The ayatollah said one indication of this is that women in Iran are forced to wear the hijab -- clothing that covers much or all of a woman's head, face and body -- while women in the West are not forced to wear it.

In the West's "sensationalism concerning women's affairs, they blame us by saying: You have made hijab compulsory," the ayatollah said in a January 3 lecture to a conference of Iranian students. "They themselves have made lack of hijab compulsory."

Khamenei, whose remarks were broadcast on Iranian national television and translated by the BBC, may have been alluding to a controversial 2004 French law that banned wearing "conspicuous" religious symbols in French schools. The ban encompassed large Christian crosses and Jewish yarmulkes, but was understood to be targeted at female Islamic clothing, such as the hijab.

In October 2006, then-British Prime Minister Tony Blair caused a stir when he advocated that Muslim women in Great Britain should voluntarily decline to wear veils. "No one wants to say that people don't have the right to do it," Blair said. "That is to take it too far. But I think we need to confront this issue about how we integrate people properly into our society."

Khamenei told the Iranian students' conference that in the Iranian vision of Islam, it was determined that poor women should be compelled to cover their entire bodies and faces in order to honor them and make their dress conform to the style adopted by aristocratic women. This policy, he said, logically followed from the conclusion that men have an "inborn desire for sexual violence."

In ancient Iran, aristocratic women used to wear hijab," he said. "Women from lower classes did not bother. But when Islam came, it rejected such instances of discrimination. It said that all women must wear the hijab. In other words, it wanted to honor all women. This is what Islam says. Now, they [in the West] behave as if we are doing something wrong and they are doing the right thing! No, they are in the wrong. They must answer why they have been treating women like a commodity in order to gratify their own lust.

"I received some statistics yesterday," the ayatollah continued. "According to those statistics, one third of women in the world are beaten and battered by men. In my opinion, this is very heart-rending; it makes one tearful. And these instances of abuse mainly happen in the industrial countries of the West. This stems from men's inborn desire for sexual violence.

"In their sensationalism concerning women's affairs," he continued, "they blame us by saying: You have made hijab compulsory. They themselves have made lack of hijab compulsory. They do not allow girl students to enter university, if they wear a headscarf. Yet they have the audacity to question us by saying: Why have you made hijab compulsory?"

Wearing the hijab, he said in answering his own question, "is aimed at honoring women, whereas that [the practices of the West] aim to abuse and insult women."

As evidence for this argument, the ayatollah told the Iranian students to consider the way women are used in Western advertising. "They have exploited women as a tool to sell various products," he said.

"In effect, they have been treating women like a commodity, like another of their products. If you were to look at the magazines, which are published in the West, you would see that they advertise a commodity for sale next to the naked picture of a woman. Can you imagine a bigger insult to women? They [the West] must be answerable [not Islam]," he said.

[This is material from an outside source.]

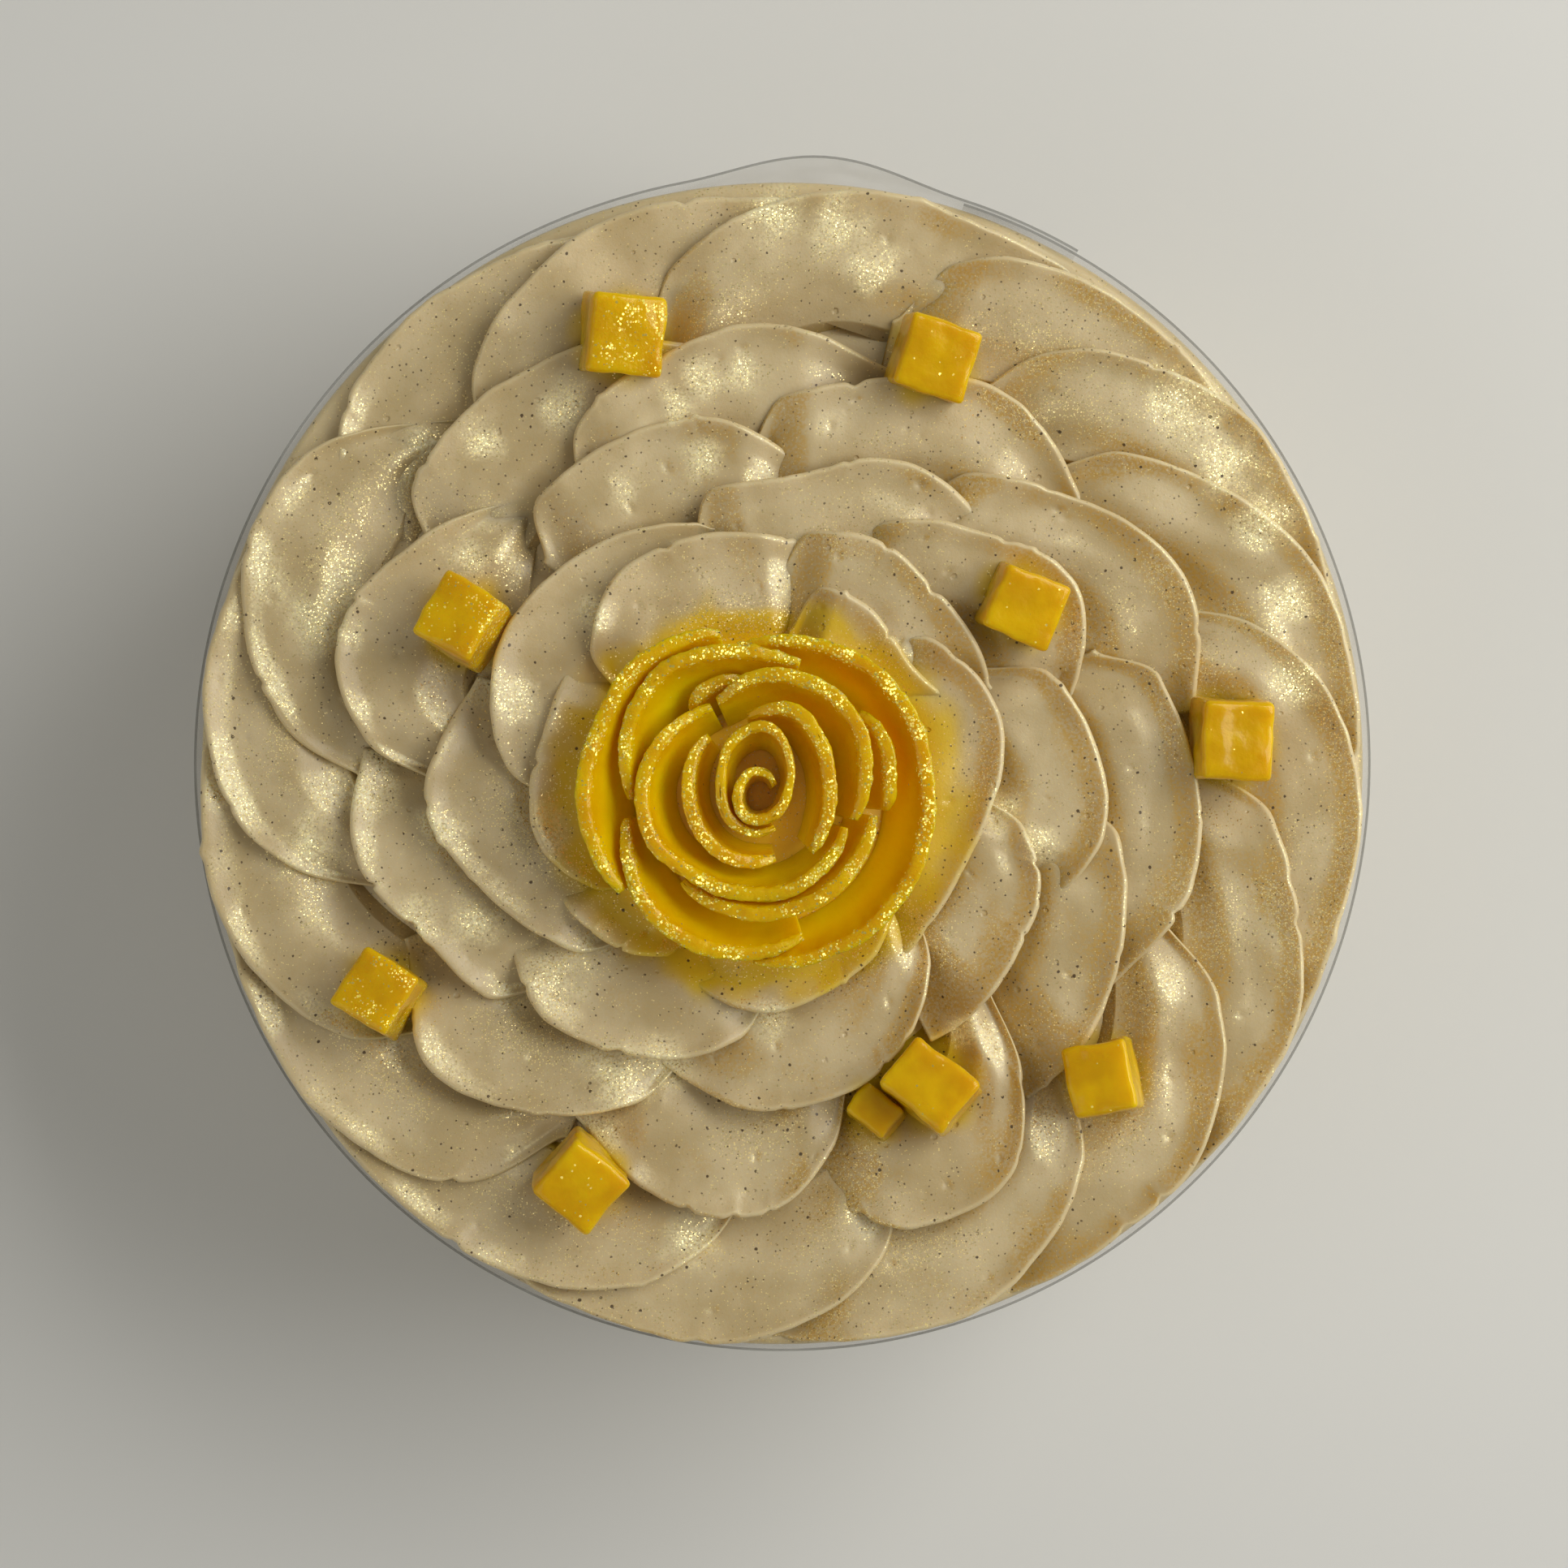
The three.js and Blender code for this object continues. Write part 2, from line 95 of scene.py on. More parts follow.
RIM_FIRST_PETAL_DIP = 2.8
FIRST_PETAL_RISE_FROM = 0.35
FIRST_PETAL_RISE_TO = 0.9
LAST_PETAL_END_PART = 0.4
LAST_PETAL_END_WIDTH = 0.15
SMALLEST_TURN = 5
ROOT_SPACING = 0.2
PETAL_STEPS_ALONG = 120
PETAL_STEPS_ROUND = 64

# The hand in the piping: waves, nicks and air pits, with lengths in millimetres
LIP_WAVE_DEPTH = 0.7
LIP_WAVE = 14
LIP_RIPPLE_DEPTH = 0.2
LIP_RIPPLE = 3.5
LIP_WAVES_FADE = 5
SWELL_ALONG_DEPTH = 0.5
SWELL_ALONG = 17
SWELL_FACE_DEPTH = 0.85
SWELL_FACE_ALONG = 12
SWELL_FACE_ACROSS = 8
SWELL_FADES_FROM = 9
SWELL_FADES_TO = 15
SWELL_FADES_BY = 0.8

# Nicks in each petal's lip; where they lie and their widths are parts of the petal's length
NICKS = 3
NICKS_ALONG = (0.15, 0.95)
NICK_WIDTHS = (0.008, 0.02)
NICK_DEPTHS = (-0.5, 0.9)

# Air pits in each petal's face: along it as parts of its length, and depths as parts of their sizes
PITS = 5
PITS_ALONG = (0.1, 0.9)
PIT_ACROSS = (2.5, 13)
PIT_SIZES = (0.4, 0.7)
PIT_DEPTHS = (-0.2, 1.0)
PIT_REACH = 2

# Petals in the order they were piped: start and end in degrees, then the lip's radius at even steps
OUTER_PETALS = [
    (154, 104, [86, 98, 101.5, 100, 97.5]),
    (135, 78, [82, 93.5, 99.5, 98.5, 98]),
    (109, 58, [83, 94, 100.5, 100.5, 100.5]),
    (76, 36, [88, 96.5, 100, 100, 100.5]),
    (64, 12, [78, 92, 100.5, 101.5, 101]),
    (49, -8, [76, 88, 99, 101, 101]),
    (23, -34, [79.5, 95, 101.5, 101, 101.5]),
    (0, -50, [82, 90.5, 100, 101.5, 101.5]),
    (-22, -70, [80, 93, 101, 101.5, 101.5]),
    (-47, -95, [82, 93.5, 101.5, 101.5, 101.5]),
    (-73, -122, [83, 95.5, 101.8, 101.8, 101.8]),
    (-92, -148, [78, 94.5, 101.5, 101.5, 101.8]),
    (-120, -168, [84, 96.5, 101.5, 101.5, 101.8]),
    (-142, -188, [85, 95, 101.8, 101.8, 101.8]),
    (-161, -214, [79, 95.5, 101.5, 101, 101]),
    (-177, -229, [80, 97, 100, 81]),
]
HALF_RING = 8
SECOND_PETALS = [
    (150, 96, [79, 82, 80, 72]),
    (128, 73, [66, 73, 76, 71]),
    (97, 39, [62, 68, 75, 69]),
    (64, 7, [57, 67, 77, 73]),
    (20, -38, [66, 71, 74, 68]),
    (-6, -54, [57, 64, 70, 73]),
    (-47, -87, [60, 81, 84, 76]),
    (-77, -122, [62, 78, 78, 71]),
    (-107, -155, [60, 73, 81, 73]),
    (-136, -182, [65, 68, 76, 73]),
    (-176, -230, [68, 80, 74, 62]),
]
THIRD_PETALS = [
    (140, 83, [62, 63, 61, 51]),
    (113, 44, [49, 49, 56, 53]),
    (76, 9, [42, 51, 59, 51]),
    (26, -33, [46, 53, 57, 50]),
    (-8, -62, [40, 49, 53, 55]),
    (-45, -115, [38, 54, 60, 56]),
    (-91, -154, [45, 55, 60, 55]),
    (-129, -196, [46, 54, 62, 55]),
    (-167, -270, [45, 53, 48, 39]),
]
INNER_PETALS = [
    (-116, -154, [38, 42, 44, 45]),
    (-136, -216, [36, 44, 41, 40]),
    (160, 72, [36, 43, 40, 37]),
    (93, 10, [39, 41, 39, 39]),
    (87, 8, [31, 30, 28, 33]),
    (55, -72, [31, 38.5, 36, 41]),
    (-43, -122, [29, 38, 43, 40]),
]

# The mango rose, with lengths in millimetres
ROSE_CENTRE = (-4, -6.3)
ROSE_TOP = 107
ROSE_FOOT_SCALE = 0.72
ROSE_OUTLINE = 32
ROSE_WELL_RADIUS = 33.2
SLICE_THICKNESS = 2.5
CURL_THICKNESS = 1.9
SLICE_END_DROP = 2.4
SLICE_END_TAPER = 0.45
SLICE_STEP = 0.6
SLICE_LEAST_STEPS = 24
SLICE_STEPS_ROUND = 56
SLICE_FROST_FROM = (0.88, 0.98)
# Painted light: where the bright glow painted low on each slice fades out, as parts of its height
SLICE_DEPTH_FROM = (0.3, 0.95)
CLEARANCE = 0.3

# How high or deep the unevenness of a slice is, and how long its waves are
SLICE_EDGE_WAVES = (0.5, 9)
SLICE_EDGE_RIPPLES = (0.22, 1.6)
SLICE_BENDS = (0.25, 8)
SLICE_RAGS = (0.3, 1.1)

# Slices from the outside in: start and end in degrees, the top edge's radius at even steps, and its drop
ROSE_SLICES = [
    (98, -92, [29.6, 30.7, 31.2, 30.6, 30.8, 31.1, 31], 2),
    (103, 214, [31.4, 31.3, 30.3, 30.2, 30.2], 0.5),
    (-72, -172, [27.4, 28, 28.3, 28.2, 27.6, 26.3, 25.4], 2),
    (73, 180, [26.3, 26.2, 27.3, 27.8, 26.8, 25, 23.7], 1),
    (128, 96, [22.8, 23.2, 23.5], 4),
    (41, -5, [25.4, 24.8, 24.2, 24], 2),
    (227, 352, [20.6, 20.5, 20.2, 20.1, 20.4, 20.8, 21.4], 1),
    (113, -12, [19.3, 21.2, 22.1, 21, 18.9, 17.5], 0),
    (117, 342, [19.3, 20.2, 20.7, 19.8, 17.6, 16.8, 16.7, 16.8, 16.7], 1),
    (128, 286, [15.3, 13.6, 12.1, 11.9, 11.6, 11.6], 2),
    (98, -45, [15.3, 16.5, 14.2, 12.5, 12.4, 13.2], 0),
    (300, -320, [5.8, 5.9, 6.1, 6.2, 6.6, 7.8, 10.9, 12.4, 8.5, 5.4, 4.4,
                  3.8, 3.5, 3.5, 3.6, 3.6, 3.8, 4.3, 4.9, 4.6, 3.7], 0),
]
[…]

"Giving the hijab amounts to honoring the person who wears it. A woman's hijab is a symbol of respect for her."

According to the March 2007 State Department report on human rights practices in Iran, a woman can be whipped in Iran for not wearing the hijab. "The penal code provides that if a woman appears in public without the appropriate Islamic covering (hijab), she can be sentenced to lashings and/or fined," said the report.

Under Iran's Islamic code, a man may marry four regular wives and innumerable temporary wives. "Prostitution is illegal, but sigheh, or temporary marriage, is legal," said the State Department report.

"The country's Islamic law permits a man to have up to four wives and an unlimited number of temporary partnerships, based on a Shi'a custom in which a woman may become the wife of a Muslim male after a simple religious ceremony and a civil contract outlining the union's conditions. Temporary marriages may last for any length of time and are used sometimes by prostitutes. Such wives are not granted rights associated with traditional marriage."

Also a woman's testimony is not considered equal to a man's in Ayatollah Khamenei's Iran. Nor is a crime committed against a woman considered as egregious as a crime committed against a man. Nor can a woman leave the country without a permission slip from her husband.

"The testimony of two women equates with that of one man," says the State Department report. "The blood money paid to the family of a female crime victim is half the sum paid for a man. A married woman must obtain the written consent of her husband before traveling outside the country."

As Iran's supreme leader, Ayatollah Khamenei has direct command over Iran's armed force and indirect control over its internal security forces, the State Department says.